The dictionary defines "pacifism" as "opposition to war or violence of any kind". But the word "pacifism" is detrimental to the cause of nonviolence because the very word implies to many that those who take the stance that violence is not an option are passive. That is why you will always see me use the phrase "nonviolent" rather than "pacifist." We need to not be passive in our resistance to violence but active in our promotion of love.

I'm reminded of Paul, Peter, and Jesus. By all recorded counts they were nonviolent. That excludes the time Peter chopped off a guys ear and was reprimanded by Jesus. Apparently, Jesus didn't want that violence. It also excludes the violent life of Paul prior to his conversion. If murdering non-believers was appropriate when he was Jew, it was not a practice that he continued once he became a Christian. We do not see any violent act by the three of them recorded  after they were filled with the Holy Spirit. This life of nonviolence extended to all of the Christians in the New Testament. I don't know a single Christian in early church history that is an example of faithfulness who was a violent man.

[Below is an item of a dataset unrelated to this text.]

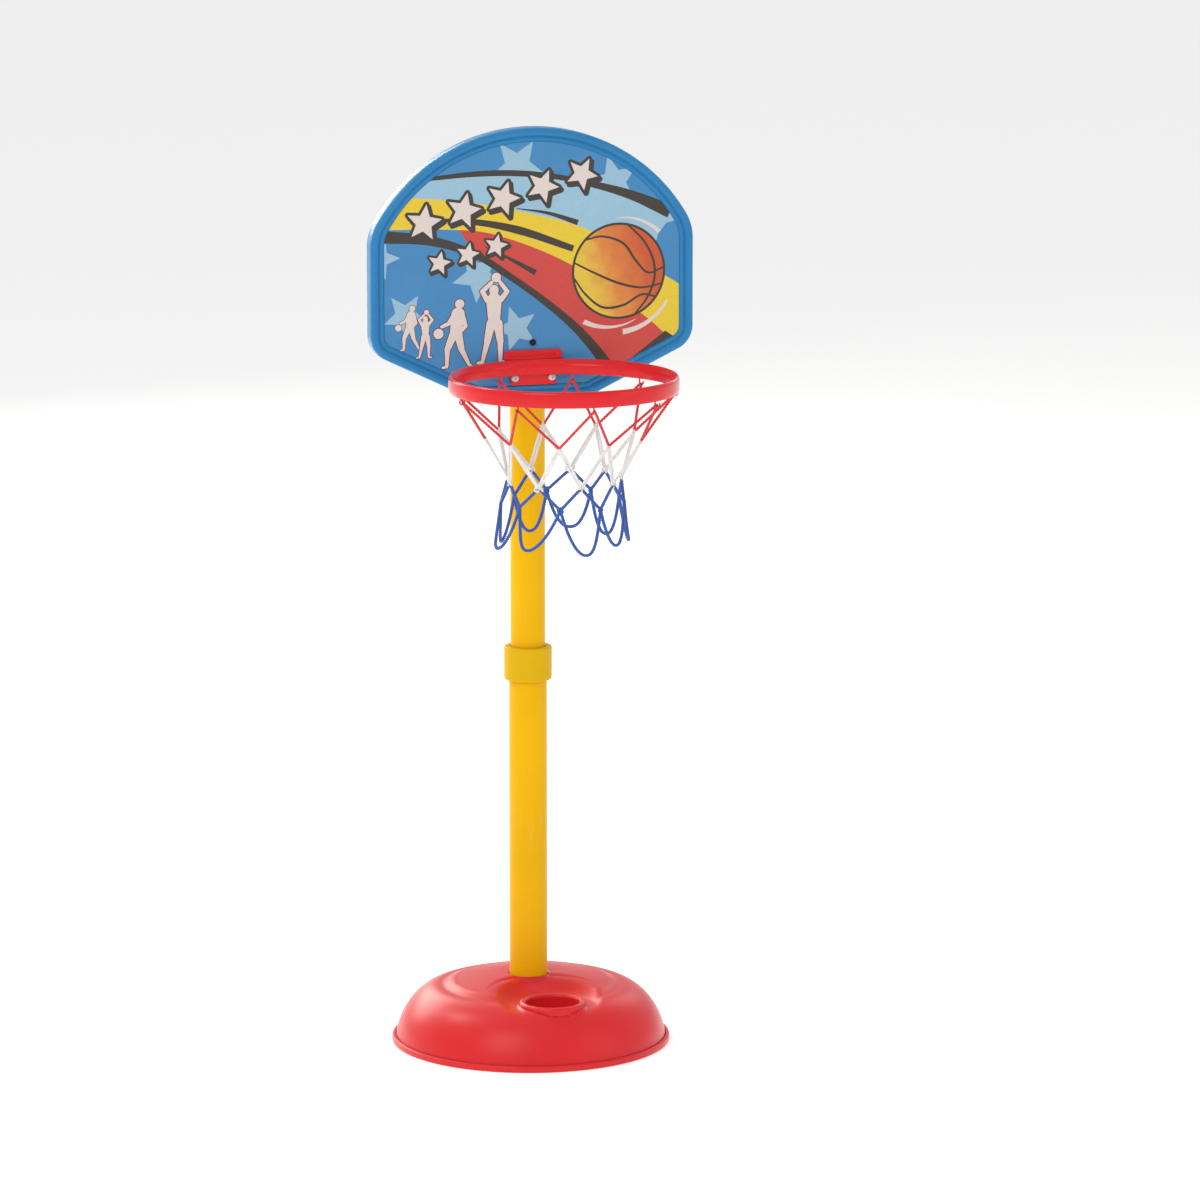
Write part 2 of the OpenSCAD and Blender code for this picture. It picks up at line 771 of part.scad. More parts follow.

All three of them do share one characteristic. They might have been non-violent, but they sure weren't passive. They were so nonviolent that their lives culminated in allowing themselves to be killed for their beliefs. If Jesus, Paul, and Peter didn't call for arms to be raised to save their lives, then why in the world should arms be raised to save other lives? Why weren't arms raised by others to save their lives? A Christian's greatest weapon isn't a gun, a missile, or a tactical strategy; it is the fact that we are willing to give up our lives for the cause of Christ because He gave His life up for us. Our greatest weapon is sacrificial love. We can do more for the gospel in dying for our faith than we ever would by pointing a gun and sending a bullet into someone else's brain or heart. It's easy to be willing to kill; it is much harder to be willing to die.